Nothing can even be worse than being a child in Afghanistan, nothing.

Little was done. Few countries offered help, and fewer actually carried out their word.

And as winter passed, new dangers loom. Landmines, millions of them are still claiming lives, foreign powers continued to fuel a deadly civil war, the UN stood back and watched for the superpowers of the security council who were unmotivated to help, or perhaps interested in prolonging the conflict.

The tragedy hardly stops at this, the former foes of the Cold War began working diligently, imposing sanctions on Afghanistan, rallying the UN to carry out similar policies, as if the very hurt country needed further destruction.

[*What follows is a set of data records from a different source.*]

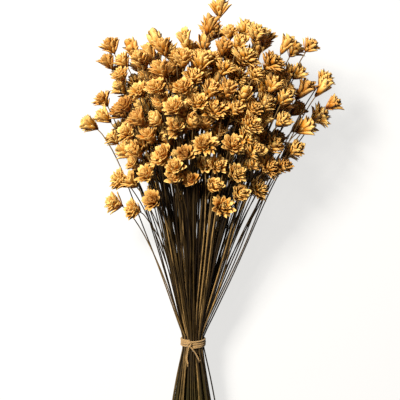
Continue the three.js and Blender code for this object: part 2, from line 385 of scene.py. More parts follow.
def wiry_stem_material(settings):
    """Dried flower stems: hard and ribbed with a faint waxy gleam, dark olive to straw."""
    material, tree, shader = new_material("dried_wiry_stem")
    stem_tone = node(tree, "ShaderNodeAttribute", attribute_name="stem_tone").outputs["Fac"]
    run = node(tree, "ShaderNodeAttribute", attribute_name="run").outputs["Fac"]
    # Every stem colour here is deeper than the stems' own, as painted shade inside the dense bundle.
    ramp = node(tree, "ShaderNodeValToRGB", {0: stem_tone})
    dark, middle, light = settings.dark, settings.mid, settings.light
    ramp_stops(ramp, [(0.0, dark), (0.62, middle), (0.95, light)])

    # Blotches along the stem, about a centimetre long.
    blotches_along = STEM_LENGTH / BLOTCH_SPACING
    along = node(tree, "ShaderNodeMath", {0: run, 1: blotches_along}, operation="MULTIPLY").outputs[0]
    stem = node(tree, "ShaderNodeMath", {0: stem_tone, 1: STEM_STEP}, operation="MULTIPLY").outputs[0]
    place = node(tree, "ShaderNodeCombineXYZ", {0: along, 1: stem}).outputs[0]
    blotches = node(tree, "ShaderNodeTexNoise", {"Vector": place, "Scale": 1.0, "Detail": 3.0})
    blotch_tone = node(tree, "ShaderNodeMapRange", {0: blotches.outputs[0], 1: 0.3, 2: 0.7, 3: 0.5, 4: 1.45})
    toned = node(
        tree, "ShaderNodeVectorMath", {0: ramp.outputs[0], "Scale": blotch_tone.outputs[0]}, operation="SCALE"
    )

    # Fine grain runs with the stem, in the furrows between its ribs.
    around = node(tree, "ShaderNodeAttribute", attribute_name="around").outputs["Fac"]
    rib_turns = RIBS_ROUND_STEM * math.tau
    phase = node(tree, "ShaderNodeMath", {0: around, 1: rib_turns}, operation="MULTIPLY").outputs[0]
    ribs = node(tree, "ShaderNodeMath", {0: phase}, operation="SINE").outputs[0]
    round_place = node(
        tree, "ShaderNodeMath", {0: around, 1: GRAIN_ROUND_STEM}, operation="MULTIPLY"
    ).outputs[0]
    streaks_along = STEM_LENGTH / GRAIN_LENGTH
    long_place = node(tree, "ShaderNodeMath", {0: run, 1: streaks_along}, operation="MULTIPLY").outputs[0]
    grain_place = node(tree, "ShaderNodeCombineXYZ", {0: round_place, 1: long_place, 2: stem}).outputs[0]
    grain = node(tree, "ShaderNodeTexNoise", {"Vector": grain_place, "Scale": 1.0, "Detail": 4.0}).outputs[0]
    ribbed = node(
        tree, "ShaderNodeMath", {0: ribs, 1: RIB_SHARE, 2: grain}, operation="MULTIPLY_ADD"
    ).outputs[0]
    grain_tone = node(tree, "ShaderNodeMapRange", {0: ribbed, 1: 0.3, 2: 0.7, 3: 0.55, 4: 1.45}).outputs[0]
    toned = node(tree, "ShaderNodeVectorMath", {0: toned.outputs[0], "Scale": grain_tone}, operation="SCALE")

    # The lower stems have kept some green. The last stretch below a head and the dry cut end are paler.
    low = node(tree, "ShaderNodeMapRange", {0: run, 1: 0.02, 2: 0.24, 3: 0.5, 4: 0.0})
    foot = [*settings.foot, 1]
    toned = node(
        tree, "ShaderNodeMix", {0: low.outputs[0], 6: toned.outputs[0], 7: foot}, data_type="RGBA"
    )
    neck = node(tree, "ShaderNodeMapRange", {0: run, 1: 0.93, 2: 1.0, 3: 0.0, 4: 0.75})
    necked = node(
        tree, "ShaderNodeMix", {0: neck.outputs[0], 6: toned.outputs[2], 7: [*light, 1]}, data_type="RGBA"
    )
    cut = node(tree, "ShaderNodeMapRange", {0: run, 1: 0.0, 2: 0.006, 3: 0.7, 4: 0.0})
    finished = node(
        tree, "ShaderNodeMix", {0: cut.outputs[0], 6: necked.outputs[2], 7: [*light, 1]}, data_type="RGBA"
    )
    tree.links.new(finished.outputs[2], shader.inputs["Base Color"])
    rough = node(tree, "ShaderNodeMapRange", {0: blotches.outputs[0], 1: 0.3, 2: 0.7, 3: 0.62, 4: 0.46})
    tree.links.new(rough.outputs[0], shader.inputs["Roughness"])
    shader.inputs["Specular IOR Level"].default_value = 0.18

    bump = node(tree, "ShaderNodeBump", {"Strength": 0.8, "Distance": GRAIN_DEPTH, "Height": ribbed})
    tree.links.new(bump.outputs[0], shader.inputs["Normal"])
    return material


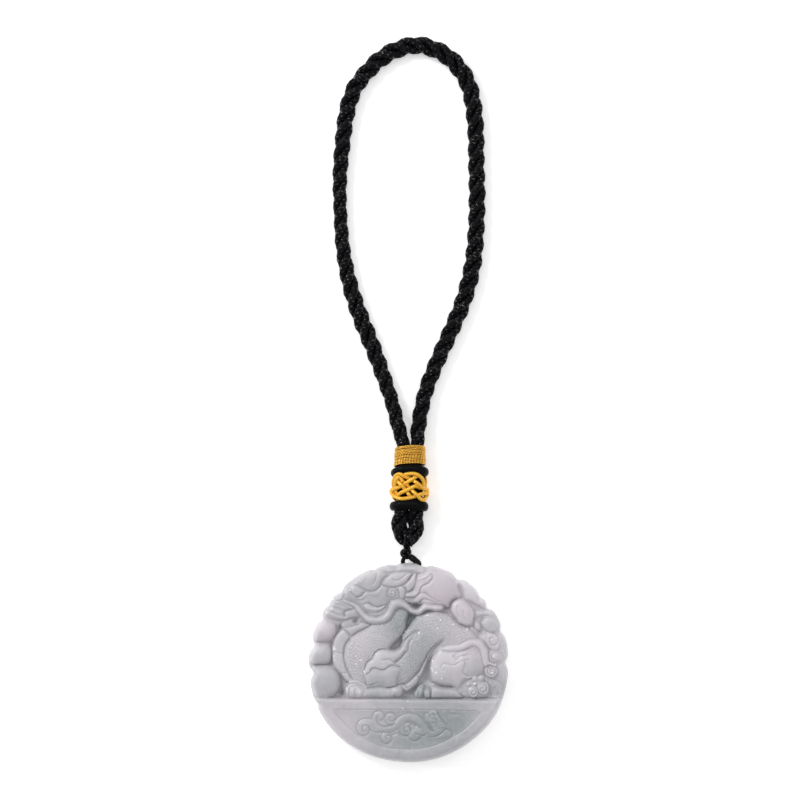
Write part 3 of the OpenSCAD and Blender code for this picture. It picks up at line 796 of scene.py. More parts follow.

And yet Afghanistan would become important again, for a few days when former US President Bill Clinton, desperate to defer his people's attention from his affairs with an intern, bombed Afghanistan and Sudan. 30 innocent people were killed by US missiles in the Afghani city of Khost in August of 1998.

It was not the lives of those Afghanis that mattered to the world media, but how their death was related to Monica Lewinsky's affair. But what really matters in history is the fact that Clinton remained in office, and Lewinsky appeared on television as a popular celebrity. The dead Afghanis? Irrelevant.

Yet here they become relevant. They are falling victim to cluster bombs and the highest tech weapons of the greatest powers on earth, falling silently in their impoverished towns and villages.

The lucky ones who managed to escape and who crowded refugee camps far from Kabul and Qandahar might not think of themselves as so lucky when the temperature plummets under zero degrees in camps that lack food, warm shelter or blankets.

To pacify the concern that some around the world might have, the US is dumping food supplies jointly with cluster bombs, enough rations to feed a third of Afghanistan for just one day. Meanwhile, those who dare to provide aid to Afghanistan like the Red Cross and Red Crescent find themselves targets to American bombs as well.

It seems that when food is a political tool, then no one should be allowed to use it but the US.

The various ways in which an Afghani can be killed are uncounted. The various levels of suffering that a child in Afghanistan can experience are incomprehensive. But is the world even concerned enough to count or comprehend? If the seemingly united international community cared, it could have done something to help when the invading Soviet union departed, or when the civil war ignited without much protest or peace keeping efforts, or when the children needed blankets to fight the fatally cold winter, or when landmines hunted them every day.

We only fussed whenever we had the chance to defame Muslims and Islam, selectively championing whatever causes tickled the fancy of the western propaganda.

And here must of the world stand again, applauding as the Afghanis are dying with more modern weapons and more sophisticated bombs.

Once the US war is over, the Afghani suffering will remain, yet the news about Afghanistan will dive back into the back pages of our newspapers, and will be placed at the lower agendas of our political institutions, and the Afghani people will once again become less relevant.

What is even more depressing about all of this is that since the Soviet invasion of 1979 until the US war, those who have contributed to the destruction of Afghanistan, exhort that their motive is to help the poor Afghani people. Yet since then they have managed to do nothing but greaten their misery.